Nossa. Violei a liberdade religiosa e impedi o culto. O que me resta é
ver o Papa passar. Minha proposta (sim, eu tenho uma proposta, a loka
etc) é que enfrentemos. Vamos voltar a dizer que as religiões cristãs se
erguem sobre uma cultura do ódio. Que historicamente eles tem impedido
as pessoas de existirem. Impediram negros, índios, mulheres, gays,
muçulmanos. Que eles nunca abandonaram a guerra santa. Que ~respeitar~ o
discurso deles é legitimar o ódio. Que a Virgem Maria não é uma imagem
feminina. É uma das imagens mais machistas já criadas pela cultura
humana. Que não existem mulheres na Igreja deles. Elas lavam os pés e
puxam o saco de homens. Que Simone de Beauvoir já dissecou A Religiosa
(ou A Mística) no segundo volume de O Segundo Sexo. A liberdade
mistificada da mulher, promovida pelas religiões, bem como a aniquilação
da carne da mulher religiosa. Estranhamente, as feministas que apoiaram
os manifestantes também fazem ressalvas individualista. “Eu não faria
isso“, “eu respeito quem não respeita mas não faria“. Um espiral de
justificativa que para mim é o cerne da questão: ´para combater
criacionismo, cartilha bioética papal e que tais PRECISAMOS enfrentar as
religiões. Ué. Não teve outro jeito. Até chegarmos nessa sinuca
teórica. Se-eu-critico-não-respeito. É uma falsa sinuca. O relativismo é
um método de compreensão. Não é a aceitação de todas as práticas e
discursos. Podemos sair do armário. Podemos dizer que falta senso
crítico àqueles que sacralizam um homem segundos depois da fumaça
vaticana. O preço que estamos pagando por não enfrentar é alto demais.

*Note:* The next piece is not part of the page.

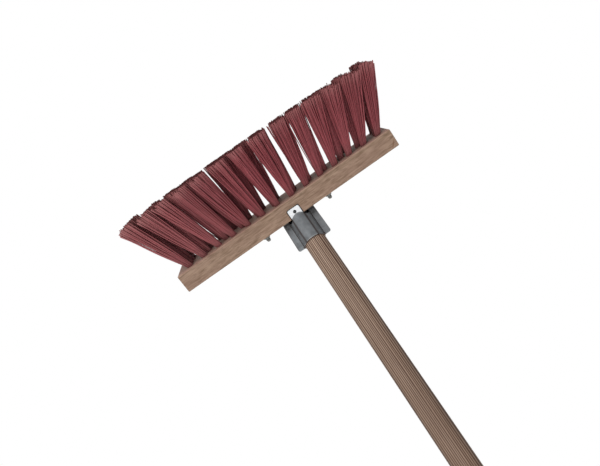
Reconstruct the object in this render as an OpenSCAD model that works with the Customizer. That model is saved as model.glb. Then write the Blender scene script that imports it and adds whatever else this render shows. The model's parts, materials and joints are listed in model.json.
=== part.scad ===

Cada vez mais vemos pastores e padres invadindo o Estado. Cada vez mais
abaixamos a cabeça e dizemos “ó, mas eles tem o direito de estar“. Como
se não soubessemos o que eles fazem quando tem o Estado nas mãos. Ao
invés de ficarmos dizendo sem parar que não quebraríamos santa, está na
hora de dizer que cagamos e andamos se uma santa foi quebrada.
Para
terminar, conto uma história mil vezes por mim repetida. No meu
primeiro ano de docência, durante uma aula sobre dimensão simbólica,
falei de religião. E acabei falando de santos. E disse assim “até bem
pouco tempo atrás as pessoas acreditavam em santos“. A sala ficou em
silêncio. Um aluno levantou a mão. Disse que ainda acreditava. Outras
pessoas levantaram a mão para dizer o mesmo. Oh, captain, my captain ao
avesso. Essa é minha história docente. Mas eu soube, então. Que não
estava mais no Kansas e ouvi os portões da faculdade de sociologia se
fechando atrás de mim. Saí da ilha sem bóia. Eu já entendi isso. Mas,
nossa. Tô preparada pra visita de Papa não. E muito menos para uma
geração que se exime de enfrentar uma visita dessa.